◆ GOAL OF THE EXERCISE
Copy each line that contains the word "bodies".

-- START --

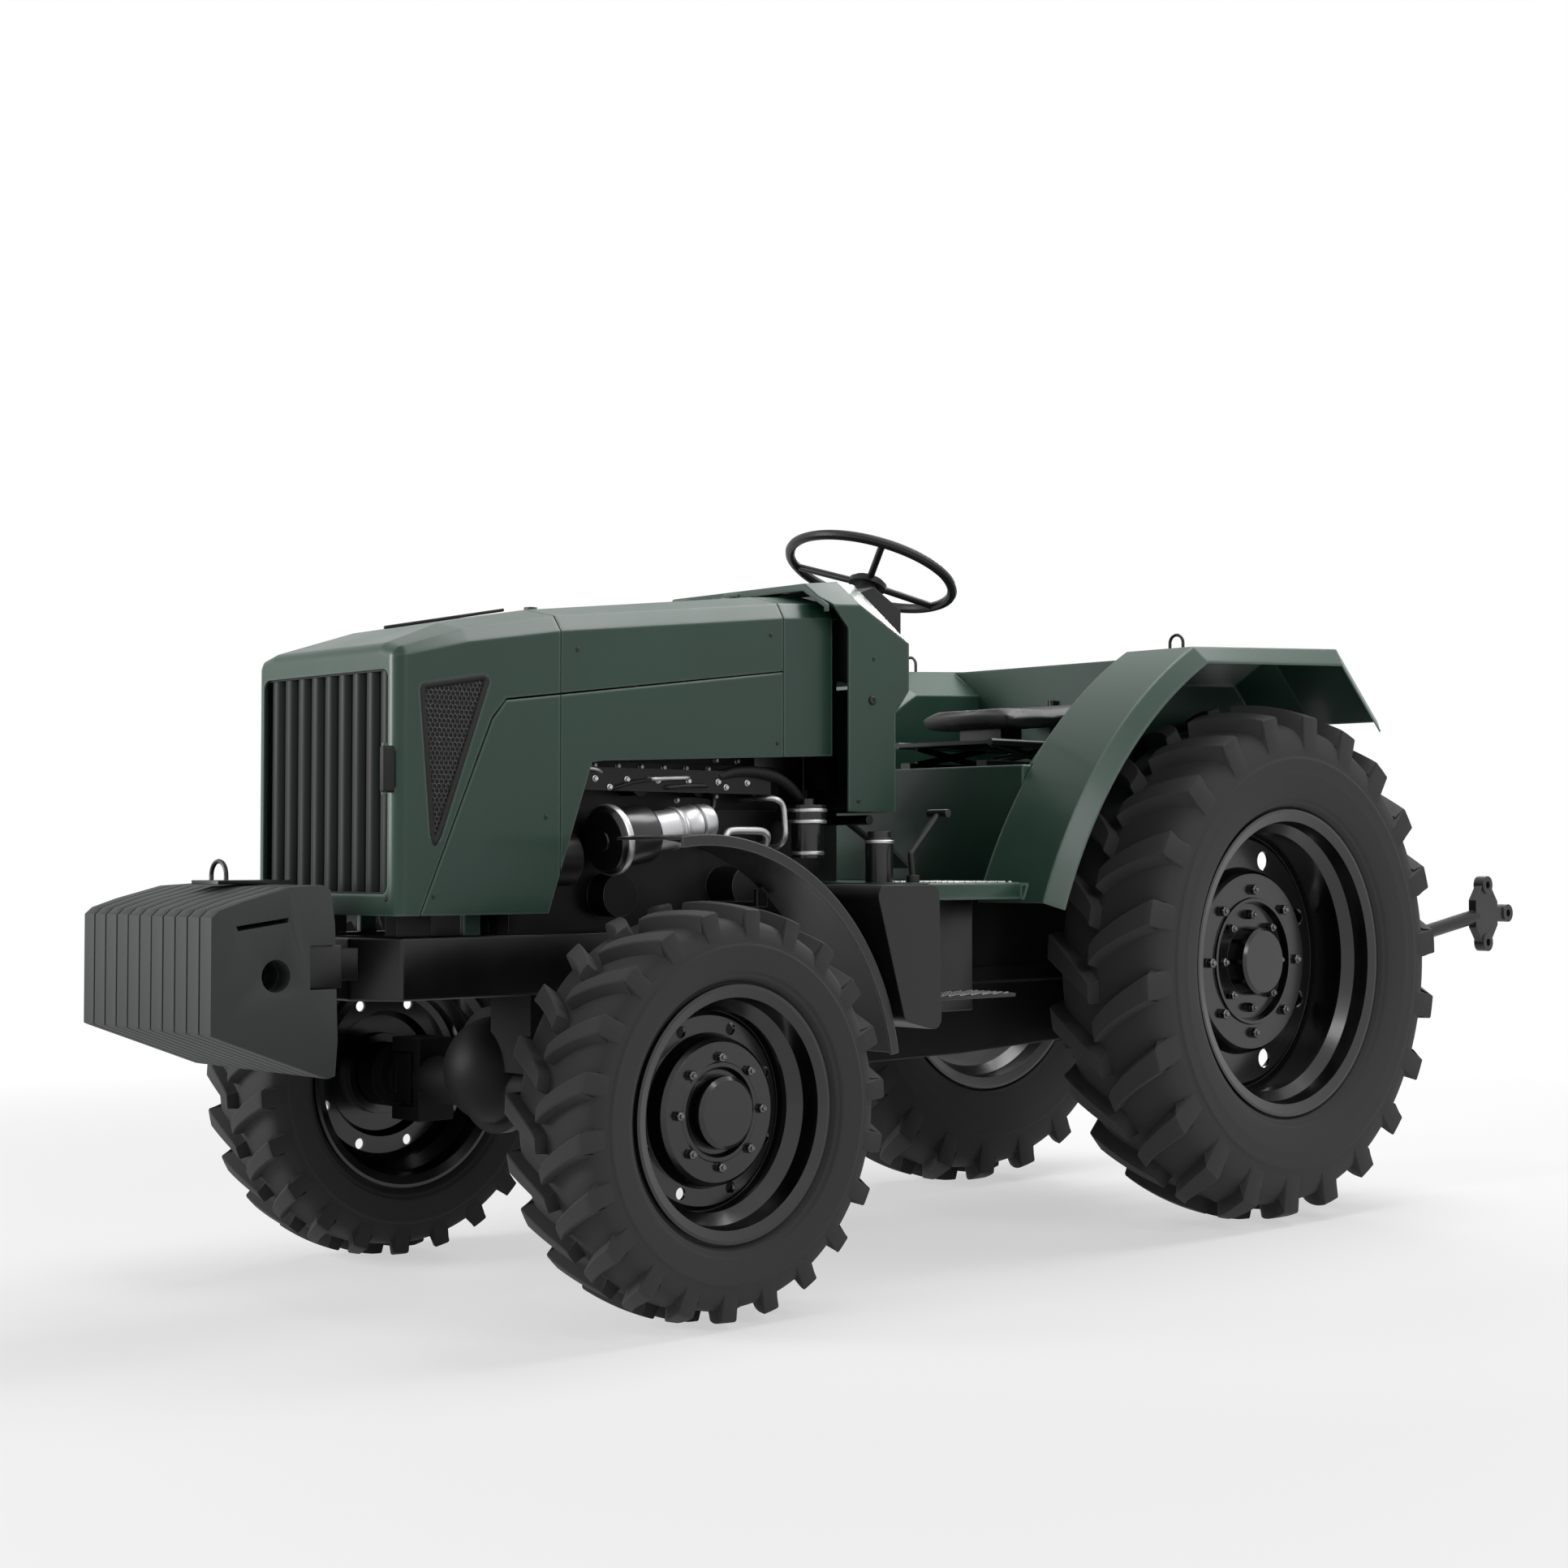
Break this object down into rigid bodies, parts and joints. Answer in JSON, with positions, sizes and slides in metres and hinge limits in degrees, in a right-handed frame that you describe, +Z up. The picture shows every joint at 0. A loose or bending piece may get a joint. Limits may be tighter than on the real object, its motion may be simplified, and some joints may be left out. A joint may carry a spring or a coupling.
{
  "type": "farm tractor",
  "caption": "Orchard-size four-wheel-drive farm tractor with front ballast, opening hood, steered front wheels and rear lift linkage.",
  "frame": {"origin": "centre of the footprint, on the ground", "axes": "+Z up, -Y to the front of the tractor, +X to its left"},
  "size_m": [1.34, 4.2509, 1.6856],
  "materials": {
    "body_paint": "satin dark green paint",
    "chassis_paint": "satin black paint",
    "wheel_paint": "gloss black paint",
    "grille_paint": "dark metallic satin",
    "cast_charcoal": "charcoal painted casting",
    "textured_plastic": "grained black",
    "engine_metal": "dark casting",
    "bright_steel": "machined",
    "filter_metal": "gloss dark grey",
    "wheel_grip": "satin black",
    "seat_vinyl": "black vinyl",
    "tyre_rubber": "matt rubber"
  },
  "bodies": {
    "chassis": {"air_cleaner": "filter_metal", "ballast_weights": "cast_charcoal", "battery_box": "textured_plastic", "cowl": "body_paint", "cylinder_head": "engine_metal", "drawbar": "chassis_paint", "engine_block": "engine_metal", "fender_eyes": "chassis_paint", "fender_left": "body_paint", "fender_right": "body_paint", "foot_controls": "chassis_paint", "front_axle": "chassis_paint", "front_fenders": "chassis_paint", "front_frame": "chassis_paint", "fuel_filter": "filter_metal", "fuel_tank": "textured_plastic", "hood_rear_band": "body_paint", "instrument_panel": "textured_plastic", "lift_housing": "chassis_paint", "pedestal": "chassis_paint", "platform": "body_paint", "pto_shaft": "bright_steel", "radiator": "chassis_paint", "rear_axle": "chassis_paint", "rear_panel": "body_paint", "reservoir": "filter_metal", "seat_cushion": "seat_vinyl", "seat_deck": "body_paint", "seat_frame": "chassis_paint", "side_panel_left": "body_paint", "side_panel_right": "body_paint", "steering_column": "wheel_grip", "steps": "chassis_paint", "transmission": "chassis_paint", "weight_carrier": "chassis_paint"},
    "hood": {"hood_lid": "body_paint", "grille": "grille_paint", "hood_mesh": "chassis_paint"},
    "fan": {"cooling_fan": "chassis_paint"},
    "knuckle_left": {"knuckle_left": "chassis_paint"},
    "knuckle_right": {"knuckle_right": "chassis_paint"},
    "wheel_front_left": {"rim_front_left": "wheel_paint", "tyre_front_left": "tyre_rubber"},
    "wheel_front_right": {"rim_front_right": "wheel_paint", "tyre_front_right": "tyre_rubber"},
    "wheel_rear_left": {"rim_rear_left": "wheel_paint", "tyre_rear_left": "tyre_rubber"},
    "wheel_rear_right": {"rim_rear_right": "wheel_paint", "tyre_rear_right": "tyre_rubber"},
    "steering_wheel": {"steering_wheel": "wheel_grip"},
    "tie_rod": {"tie_rod": "chassis_paint"},
    "lift_arms": {"lift_arms": "chassis_paint"},
    "lower_link_left": {"lower_link_left": "chassis_paint"},
    "lower_link_right": {"lower_link_right": "chassis_paint"},
    "lift_rod_left": {"lift_rod_left": "chassis_paint"},
    "lift_rod_right": {"lift_rod_right": "chassis_paint"}
  },
  "joints": [
    {"name": "front_left_spin", "type": "hinge", "parent": "knuckle_left", "child": "wheel_front_left", "pos_m": [0.55, -1.2225, 0.41], "axis": [1, 0, 0], "continuous": true},
    {"name": "front_right_spin", "type": "hinge", "parent": "knuckle_right", "child": "wheel_front_right", "pos_m": [-0.55, -1.2225, 0.41], "axis": [1, 0, 0], "continuous": true},
    {"name": "rear_left_spin", "type": "hinge", "parent": "chassis", "child": "wheel_rear_left", "pos_m": [0.5, 0.6645, 0.645], "axis": [1, 0, 0], "continuous": true},
    {"name": "rear_right_spin", "type": "hinge", "parent": "chassis", "child": "wheel_rear_right", "pos_m": [-0.5, 0.6645, 0.645], "axis": [1, 0, 0], "continuous": true},
    {"name": "steer_left", "type": "hinge", "parent": "chassis", "child": "knuckle_left", "pos_m": [0.436, -1.2225, 0.41], "axis": [0, 0, 1], "range_deg": [-35, 35]},
    {"name": "steer_right", "type": "hinge", "parent": "chassis", "child": "knuckle_right", "pos_m": [-0.436, -1.2225, 0.41], "axis": [0, 0, 1], "range_deg": [-35, 35]},
    {"name": "tie_rod_swing", "type": "hinge", "parent": "knuckle_left", "child": "tie_rod", "pos_m": [0.436, -1.0505, 0.38], "axis": [0, 0, 1], "range_deg": [-35, 35]},
    {"name": "steering_wheel_turn", "type": "hinge", "parent": "chassis", "child": "steering_wheel", "pos_m": [0, -0.1915, 1.601], "axis": [0, 0.3567, 0.9342], "range_deg": [-455, 455]},
    {"name": "hood_open", "type": "hinge", "parent": "chassis", "child": "hood", "pos_m": [0, -0.7245, 1.495], "axis": [-1, 0, 0], "range_deg": [0, 55]},
    {"name": "fan_spin", "type": "hinge", "parent": "chassis", "child": "fan", "pos_m": [0, -1.5105, 1.01], "axis": [0, 1, 0], "continuous": true},
    {"name": "linkage_lift", "type": "hinge", "parent": "chassis", "child": "lift_arms", "pos_m": [0, 0.7845, 0.985], "axis": [1, 0, 0], "range_deg": [-22, 7]},
    {"name": "link_left", "type": "hinge", "parent": "chassis", "child": "lower_link_left", "pos_m": [0.25, 0.7845, 0.52], "axis": [1, 0, 0], "range_deg": [-22, 7]},
    {"name": "link_right", "type": "hinge", "parent": "chassis", "child": "lower_link_right", "pos_m": [-0.25, 0.7845, 0.52], "axis": [1, 0, 0], "range_deg": [-22, 7]},
    {"name": "rod_left_swing", "type": "hinge", "parent": "lift_arms", "child": "lift_rod_left", "pos_m": [0.25, 1.1575, 1.05395], "axis": [1, 0, 0], "range_deg": [-7, 22]},
    {"name": "rod_right_swing", "type": "hinge", "parent": "lift_arms", "child": "lift_rod_right", "pos_m": [-0.25, 1.1575, 1.05395], "axis": [1, 0, 0], "range_deg": [-7, 22]}
  ],
  "couplings": [
    {"joint": "steer_right", "follows": "steer_left", "ratio": 1},
    {"joint": "tie_rod_swing", "follows": "steer_left", "ratio": -1},
    {"joint": "steering_wheel_turn", "follows": "steer_left", "ratio": 13},
    {"joint": "link_left", "follows": "linkage_lift", "ratio": 1},
    {"joint": "link_right", "follows": "linkage_lift", "ratio": 1},
    {"joint": "rod_left_swing", "follows": "linkage_lift", "ratio": -1},
    {"joint": "rod_right_swing", "follows": "linkage_lift", "ratio": -1}
  ]
}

-- END --

◆ EXERCISE RESPONSE
Break this object down into rigid bodies, parts and joints. Answer in JSON, with positions, sizes and slides in metres and hinge limits in degrees, in a right-handed frame that you describe, +Z up. The picture shows every joint at 0. A loose or bending piece may get a joint. Limits may be tighter than on the real object, its motion may be simplified, and some joints may be left out. A joint may carry a spring or a coupling.
  "bodies": {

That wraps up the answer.